The direction as of late, at least in terms of real estate, is intensifying gentrification. Chango opened more than 10 years ago, but since then the neighborhood around it has undergone drastic transformations. Older institutions like Chango’s next-door neighbor, the 50-year-old market El Batey No. 2, have closed. Newer and often fancier institutions have come into the neighborhood in recent years, including Blue Bottle.

As old businesses are driven out by escalating rents, they clear the way for potential redevelopment. The Continental Development Group recently bought an essential corner of the neighborhood — Sunset and Alvarado — to plan a retail compound called “Sunset+Mohawk.” The current businesses open on the development site will close. They include vintage tile and pottery seller Wells Tile & Antiques and Eric’s Architectural Salvage; discount store Hit Bargain; electronics shop Rewind Audio and Lucy’s laundry.

Engine Real Estate, both a brokerage and acquisition firm, has a personal stake in the livelihood of Chango’s block.
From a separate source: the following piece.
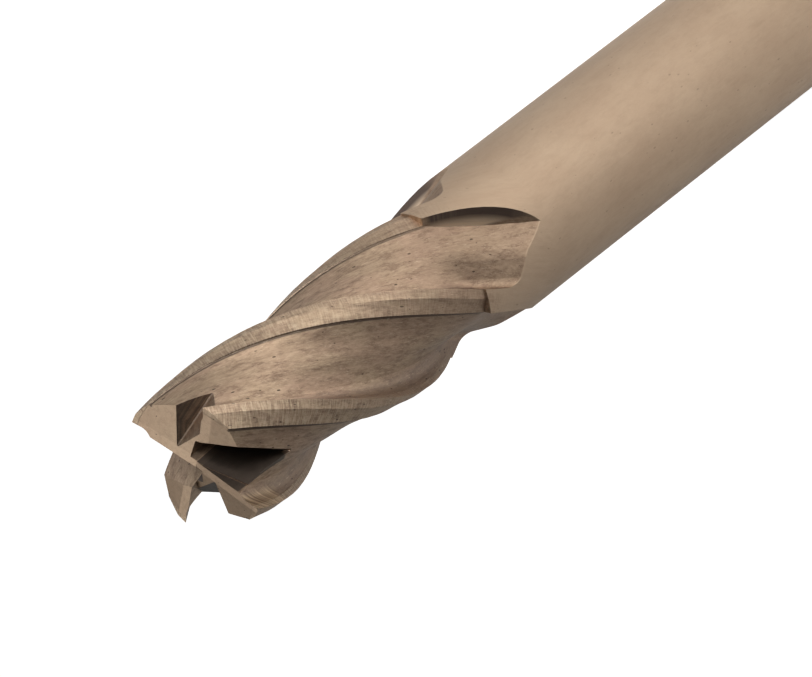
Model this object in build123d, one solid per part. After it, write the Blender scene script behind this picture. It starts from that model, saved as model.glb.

It recently acquired the apartment complex across the street from the coffeehouse. The company’s portfolio includes eight buildings across East and Northeast L.A.

Podosian said Chango has already attracted a few potential buyers, including other local coffee shop operators.

“It’d be a shame to change [Chango],” he added. “There’s a lot of (reasons) to keep it as the cool local coffee shop.”